▸ What you need to do:
Restate the entire listing word for word.

▸ Collected data:
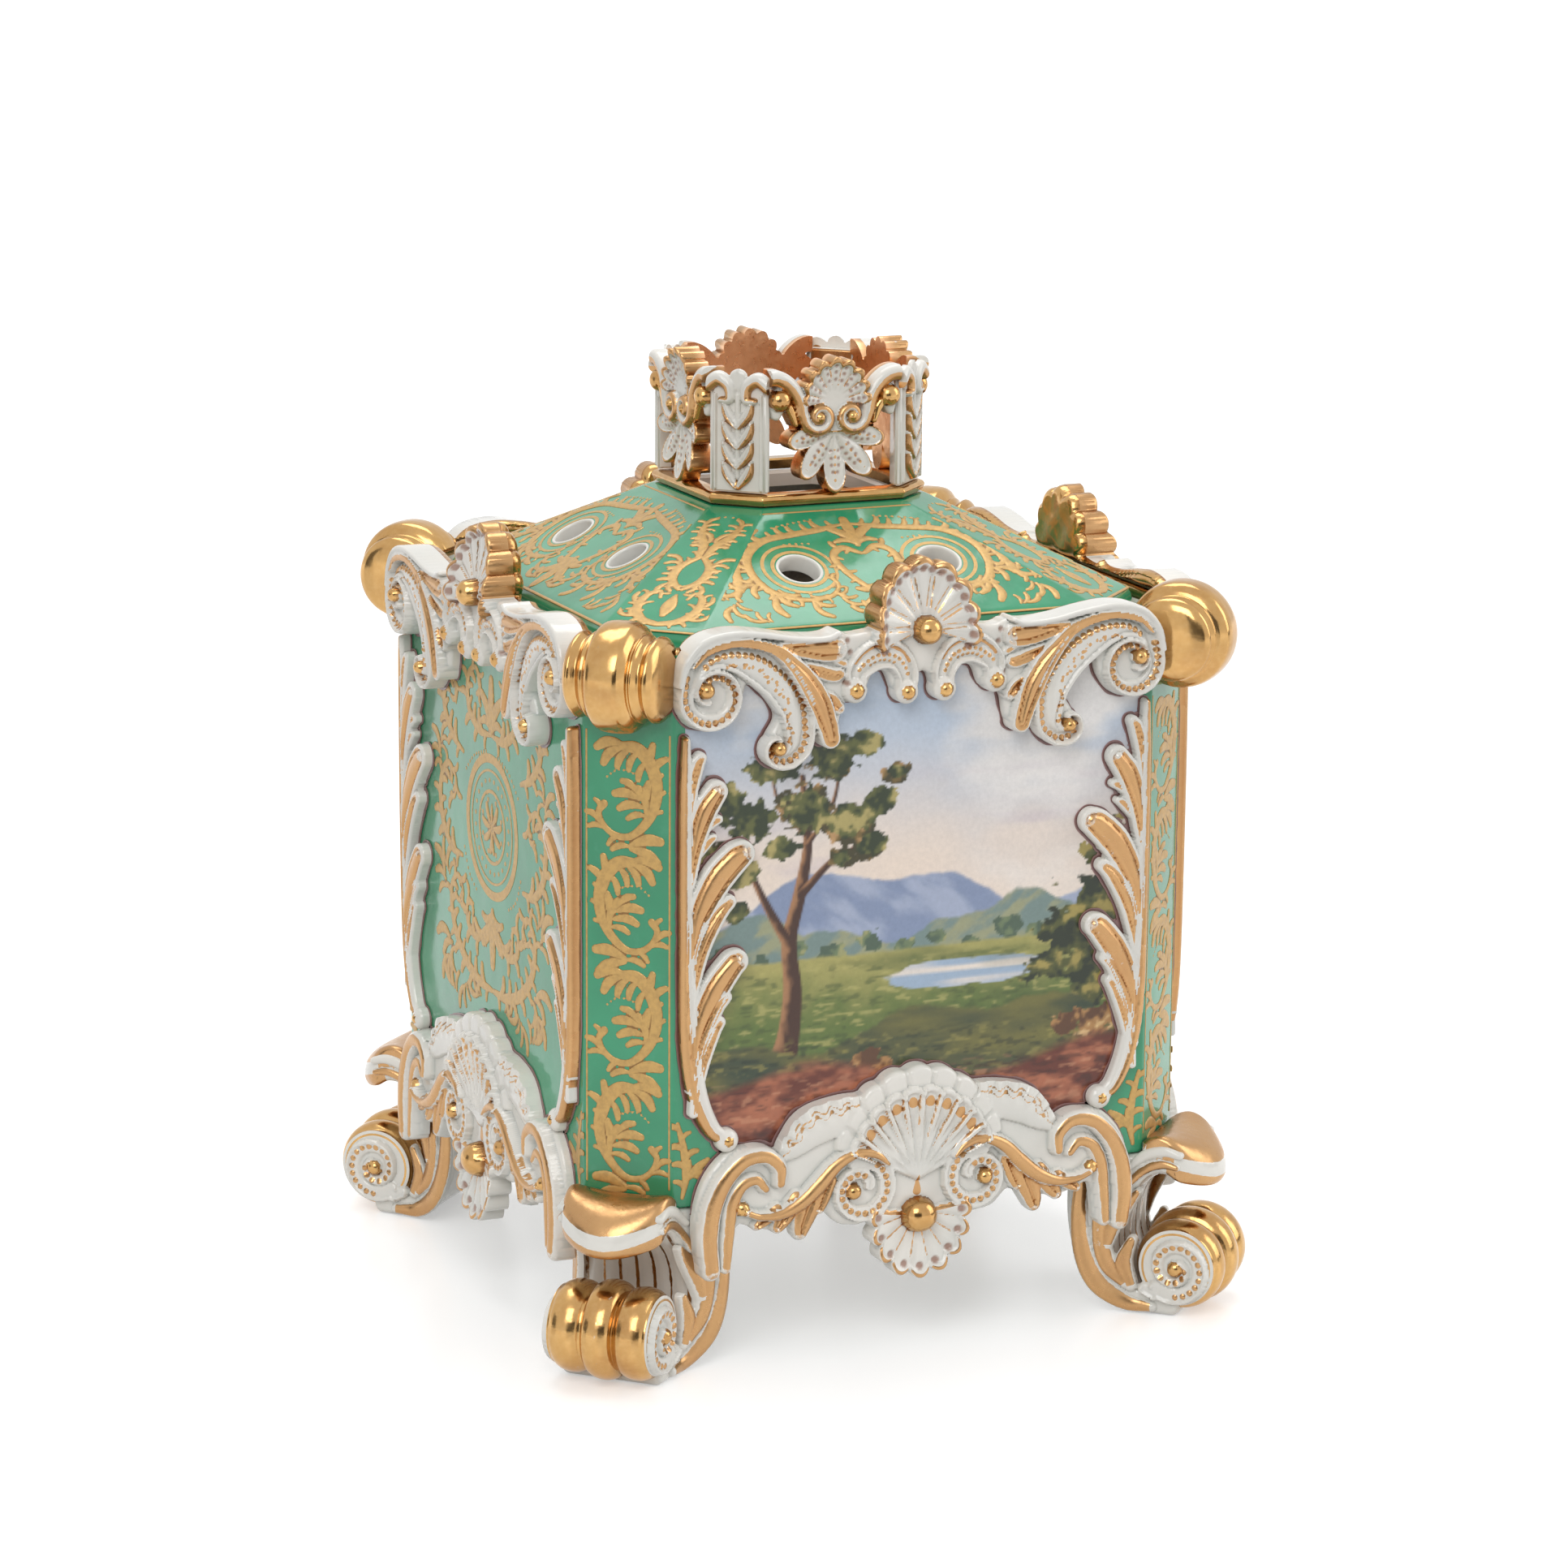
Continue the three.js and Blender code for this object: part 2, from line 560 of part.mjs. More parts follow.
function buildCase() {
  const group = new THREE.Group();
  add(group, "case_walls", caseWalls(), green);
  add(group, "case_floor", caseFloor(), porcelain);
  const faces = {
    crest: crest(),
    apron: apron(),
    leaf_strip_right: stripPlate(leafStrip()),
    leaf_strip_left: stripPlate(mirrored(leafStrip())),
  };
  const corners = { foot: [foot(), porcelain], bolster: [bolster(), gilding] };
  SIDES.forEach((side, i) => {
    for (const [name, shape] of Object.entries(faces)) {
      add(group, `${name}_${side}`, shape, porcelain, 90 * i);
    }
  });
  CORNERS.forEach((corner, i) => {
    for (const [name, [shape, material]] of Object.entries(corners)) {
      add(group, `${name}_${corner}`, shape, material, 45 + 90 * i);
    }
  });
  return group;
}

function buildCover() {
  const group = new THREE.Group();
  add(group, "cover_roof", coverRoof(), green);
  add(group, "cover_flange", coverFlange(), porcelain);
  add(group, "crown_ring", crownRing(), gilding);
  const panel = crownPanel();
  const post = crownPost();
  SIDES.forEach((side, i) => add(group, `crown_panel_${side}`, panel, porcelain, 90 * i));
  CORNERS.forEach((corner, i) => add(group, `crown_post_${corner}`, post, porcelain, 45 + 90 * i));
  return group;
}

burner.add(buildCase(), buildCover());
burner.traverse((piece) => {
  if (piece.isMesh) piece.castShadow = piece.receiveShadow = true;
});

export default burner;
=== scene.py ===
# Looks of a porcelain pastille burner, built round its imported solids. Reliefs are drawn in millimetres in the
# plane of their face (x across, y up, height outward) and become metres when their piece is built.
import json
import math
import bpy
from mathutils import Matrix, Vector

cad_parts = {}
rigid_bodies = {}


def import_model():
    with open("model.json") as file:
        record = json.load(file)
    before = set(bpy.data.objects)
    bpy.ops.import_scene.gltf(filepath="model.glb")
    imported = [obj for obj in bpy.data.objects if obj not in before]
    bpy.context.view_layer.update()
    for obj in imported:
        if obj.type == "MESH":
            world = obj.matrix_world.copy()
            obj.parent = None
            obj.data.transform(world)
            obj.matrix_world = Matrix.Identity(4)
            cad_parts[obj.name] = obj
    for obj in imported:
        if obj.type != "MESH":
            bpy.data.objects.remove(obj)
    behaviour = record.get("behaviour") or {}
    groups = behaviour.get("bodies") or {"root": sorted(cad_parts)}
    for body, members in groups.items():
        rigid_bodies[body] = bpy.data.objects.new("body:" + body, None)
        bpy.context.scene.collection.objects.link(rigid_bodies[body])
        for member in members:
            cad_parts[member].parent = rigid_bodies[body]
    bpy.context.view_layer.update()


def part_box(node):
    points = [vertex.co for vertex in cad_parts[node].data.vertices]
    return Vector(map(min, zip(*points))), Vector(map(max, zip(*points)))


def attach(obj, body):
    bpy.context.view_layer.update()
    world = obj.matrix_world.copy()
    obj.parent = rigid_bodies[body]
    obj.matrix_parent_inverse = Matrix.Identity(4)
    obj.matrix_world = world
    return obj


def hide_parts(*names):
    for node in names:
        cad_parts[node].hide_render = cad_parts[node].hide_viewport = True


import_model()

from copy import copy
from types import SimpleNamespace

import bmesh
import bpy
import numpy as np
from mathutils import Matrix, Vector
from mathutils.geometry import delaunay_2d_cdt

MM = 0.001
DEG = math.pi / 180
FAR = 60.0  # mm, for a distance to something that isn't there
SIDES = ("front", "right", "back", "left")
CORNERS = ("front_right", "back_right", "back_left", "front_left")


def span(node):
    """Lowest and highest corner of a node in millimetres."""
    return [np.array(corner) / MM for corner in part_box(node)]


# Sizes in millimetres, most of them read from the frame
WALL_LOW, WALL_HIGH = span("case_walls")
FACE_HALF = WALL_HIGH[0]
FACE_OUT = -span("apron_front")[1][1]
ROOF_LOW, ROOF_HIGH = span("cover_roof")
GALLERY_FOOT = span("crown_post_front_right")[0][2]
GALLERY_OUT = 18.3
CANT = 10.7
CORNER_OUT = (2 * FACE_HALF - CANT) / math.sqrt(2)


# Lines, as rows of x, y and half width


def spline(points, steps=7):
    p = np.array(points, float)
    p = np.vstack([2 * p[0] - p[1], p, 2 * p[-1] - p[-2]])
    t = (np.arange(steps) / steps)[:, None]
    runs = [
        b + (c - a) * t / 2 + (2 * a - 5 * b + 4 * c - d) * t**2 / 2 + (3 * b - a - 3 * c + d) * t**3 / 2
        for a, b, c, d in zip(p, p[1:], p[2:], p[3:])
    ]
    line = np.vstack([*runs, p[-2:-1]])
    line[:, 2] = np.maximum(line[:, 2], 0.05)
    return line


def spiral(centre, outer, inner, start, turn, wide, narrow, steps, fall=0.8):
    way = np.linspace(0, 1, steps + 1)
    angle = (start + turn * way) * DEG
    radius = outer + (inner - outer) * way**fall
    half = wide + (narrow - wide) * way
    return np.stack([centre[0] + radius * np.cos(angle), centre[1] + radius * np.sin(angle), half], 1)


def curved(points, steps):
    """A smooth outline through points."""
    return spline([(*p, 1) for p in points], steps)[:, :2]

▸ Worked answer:
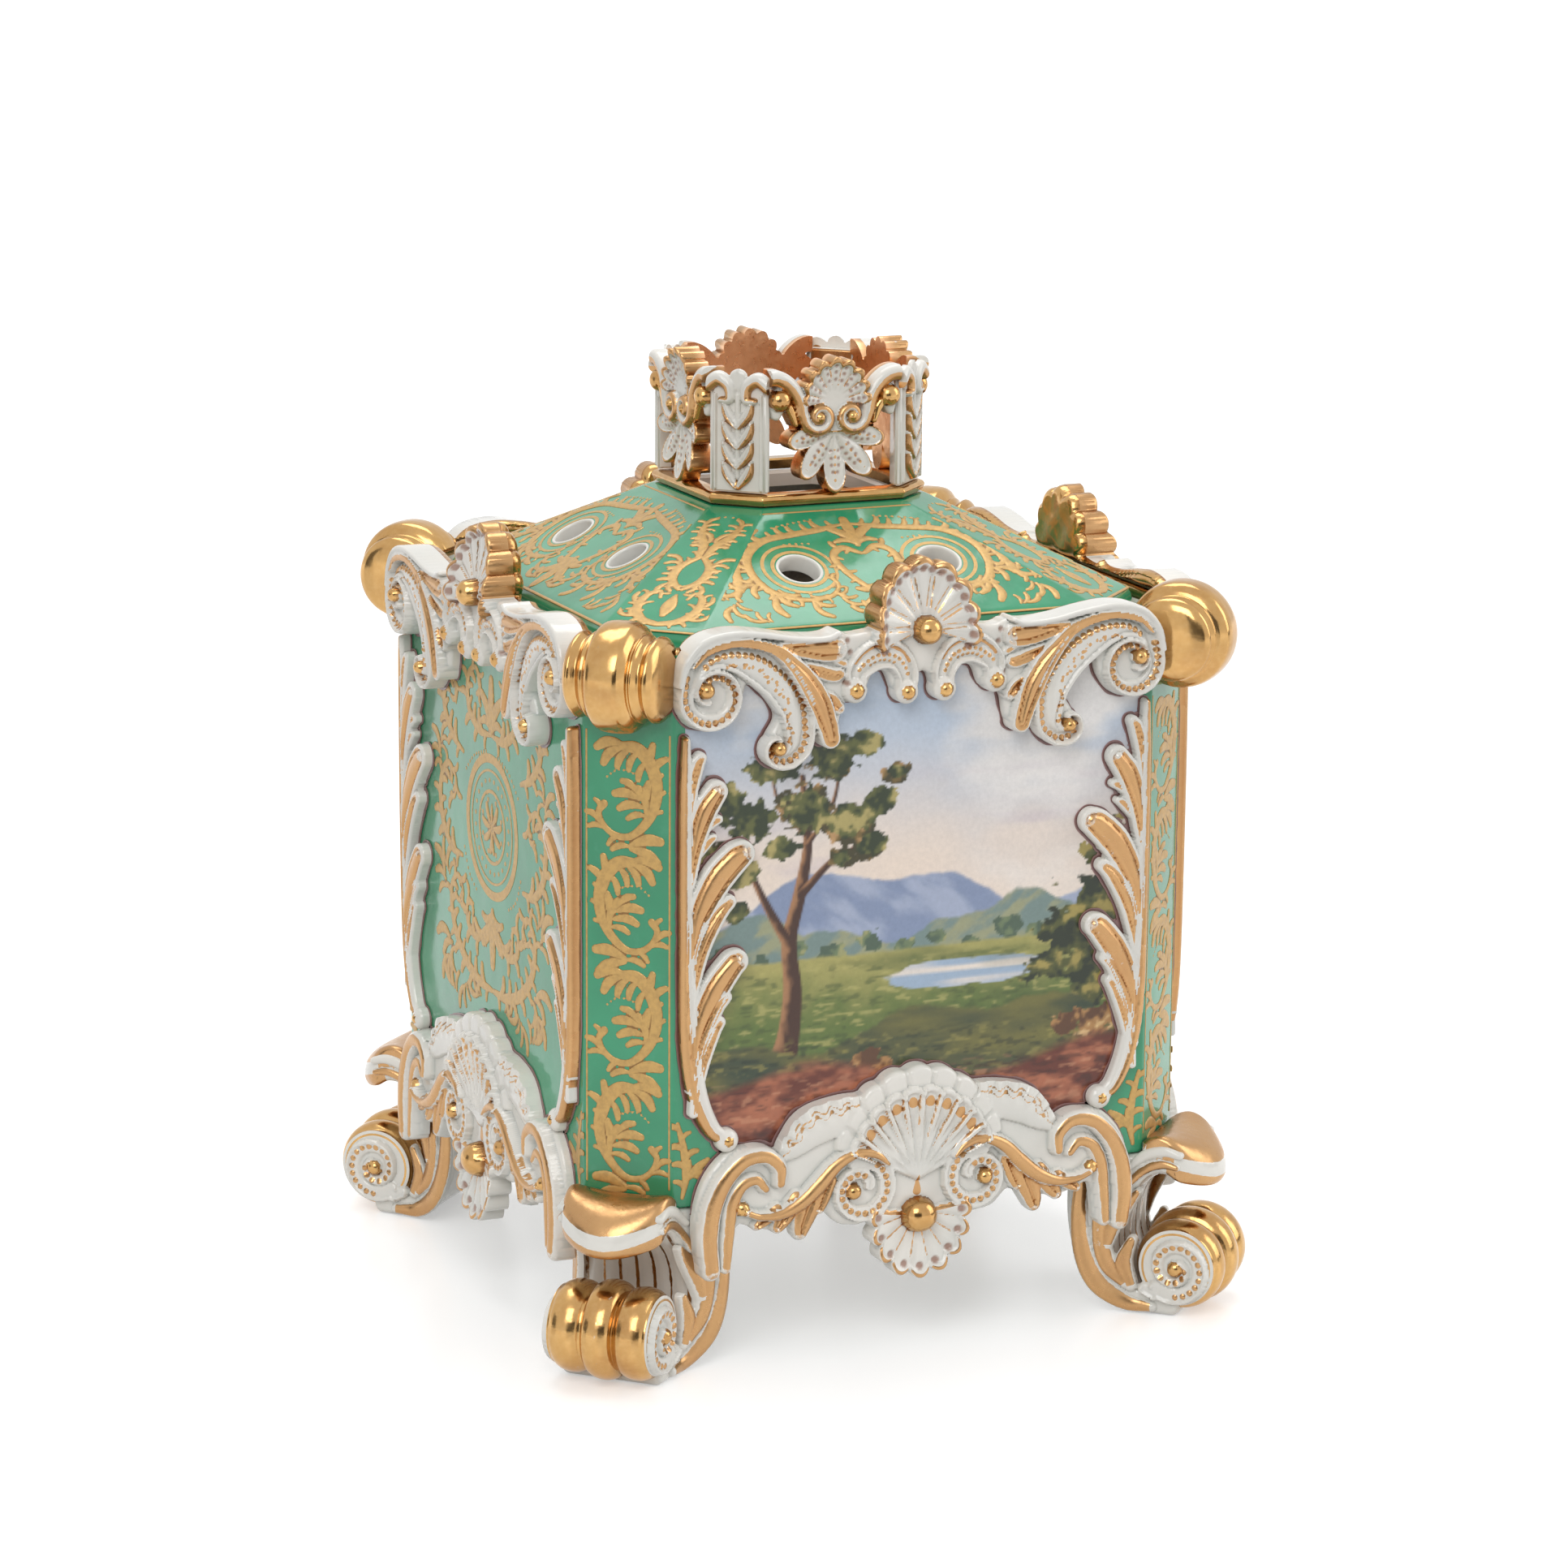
Continue the three.js and Blender code for this object: part 2, from line 560 of part.mjs. More parts follow.
function buildCase() {
  const group = new THREE.Group();
  add(group, "case_walls", caseWalls(), green);
  add(group, "case_floor", caseFloor(), porcelain);
  const faces = {
    crest: crest(),
    apron: apron(),
    leaf_strip_right: stripPlate(leafStrip()),
    leaf_strip_left: stripPlate(mirrored(leafStrip())),
  };
  const corners = { foot: [foot(), porcelain], bolster: [bolster(), gilding] };
  SIDES.forEach((side, i) => {
    for (const [name, shape] of Object.entries(faces)) {
      add(group, `${name}_${side}`, shape, porcelain, 90 * i);
    }
  });
  CORNERS.forEach((corner, i) => {
    for (const [name, [shape, material]] of Object.entries(corners)) {
      add(group, `${name}_${corner}`, shape, material, 45 + 90 * i);
    }
  });
  return group;
}

function buildCover() {
  const group = new THREE.Group();
  add(group, "cover_roof", coverRoof(), green);
  add(group, "cover_flange", coverFlange(), porcelain);
  add(group, "crown_ring", crownRing(), gilding);
  const panel = crownPanel();
  const post = crownPost();
  SIDES.forEach((side, i) => add(group, `crown_panel_${side}`, panel, porcelain, 90 * i));
  CORNERS.forEach((corner, i) => add(group, `crown_post_${corner}`, post, porcelain, 45 + 90 * i));
  return group;
}

burner.add(buildCase(), buildCover());
burner.traverse((piece) => {
  if (piece.isMesh) piece.castShadow = piece.receiveShadow = true;
});

export default burner;
=== scene.py ===
# Looks of a porcelain pastille burner, built round its imported solids. Reliefs are drawn in millimetres in the
# plane of their face (x across, y up, height outward) and become metres when their piece is built.
import json
import math
import bpy
from mathutils import Matrix, Vector

cad_parts = {}
rigid_bodies = {}


def import_model():
    with open("model.json") as file:
        record = json.load(file)
    before = set(bpy.data.objects)
    bpy.ops.import_scene.gltf(filepath="model.glb")
    imported = [obj for obj in bpy.data.objects if obj not in before]
    bpy.context.view_layer.update()
    for obj in imported:
        if obj.type == "MESH":
            world = obj.matrix_world.copy()
            obj.parent = None
            obj.data.transform(world)
            obj.matrix_world = Matrix.Identity(4)
            cad_parts[obj.name] = obj
    for obj in imported:
        if obj.type != "MESH":
            bpy.data.objects.remove(obj)
    behaviour = record.get("behaviour") or {}
    groups = behaviour.get("bodies") or {"root": sorted(cad_parts)}
    for body, members in groups.items():
        rigid_bodies[body] = bpy.data.objects.new("body:" + body, None)
        bpy.context.scene.collection.objects.link(rigid_bodies[body])
        for member in members:
            cad_parts[member].parent = rigid_bodies[body]
    bpy.context.view_layer.update()


def part_box(node):
    points = [vertex.co for vertex in cad_parts[node].data.vertices]
    return Vector(map(min, zip(*points))), Vector(map(max, zip(*points)))


def attach(obj, body):
    bpy.context.view_layer.update()
    world = obj.matrix_world.copy()
    obj.parent = rigid_bodies[body]
    obj.matrix_parent_inverse = Matrix.Identity(4)
    obj.matrix_world = world
    return obj


def hide_parts(*names):
    for node in names:
        cad_parts[node].hide_render = cad_parts[node].hide_viewport = True


import_model()

from copy import copy
from types import SimpleNamespace

import bmesh
import bpy
import numpy as np
from mathutils import Matrix, Vector
from mathutils.geometry import delaunay_2d_cdt

MM = 0.001
DEG = math.pi / 180
FAR = 60.0  # mm, for a distance to something that isn't there
SIDES = ("front", "right", "back", "left")
CORNERS = ("front_right", "back_right", "back_left", "front_left")


def span(node):
    """Lowest and highest corner of a node in millimetres."""
    return [np.array(corner) / MM for corner in part_box(node)]


# Sizes in millimetres, most of them read from the frame
WALL_LOW, WALL_HIGH = span("case_walls")
FACE_HALF = WALL_HIGH[0]
FACE_OUT = -span("apron_front")[1][1]
ROOF_LOW, ROOF_HIGH = span("cover_roof")
GALLERY_FOOT = span("crown_post_front_right")[0][2]
GALLERY_OUT = 18.3
CANT = 10.7
CORNER_OUT = (2 * FACE_HALF - CANT) / math.sqrt(2)


# Lines, as rows of x, y and half width


def spline(points, steps=7):
    p = np.array(points, float)
    p = np.vstack([2 * p[0] - p[1], p, 2 * p[-1] - p[-2]])
    t = (np.arange(steps) / steps)[:, None]
    runs = [
        b + (c - a) * t / 2 + (2 * a - 5 * b + 4 * c - d) * t**2 / 2 + (3 * b - a - 3 * c + d) * t**3 / 2
        for a, b, c, d in zip(p, p[1:], p[2:], p[3:])
    ]
    line = np.vstack([*runs, p[-2:-1]])
    line[:, 2] = np.maximum(line[:, 2], 0.05)
    return line


def spiral(centre, outer, inner, start, turn, wide, narrow, steps, fall=0.8):
    way = np.linspace(0, 1, steps + 1)
    angle = (start + turn * way) * DEG
    radius = outer + (inner - outer) * way**fall
    half = wide + (narrow - wide) * way
    return np.stack([centre[0] + radius * np.cos(angle), centre[1] + radius * np.sin(angle), half], 1)


def curved(points, steps):
    """A smooth outline through points."""
    return spline([(*p, 1) for p in points], steps)[:, :2]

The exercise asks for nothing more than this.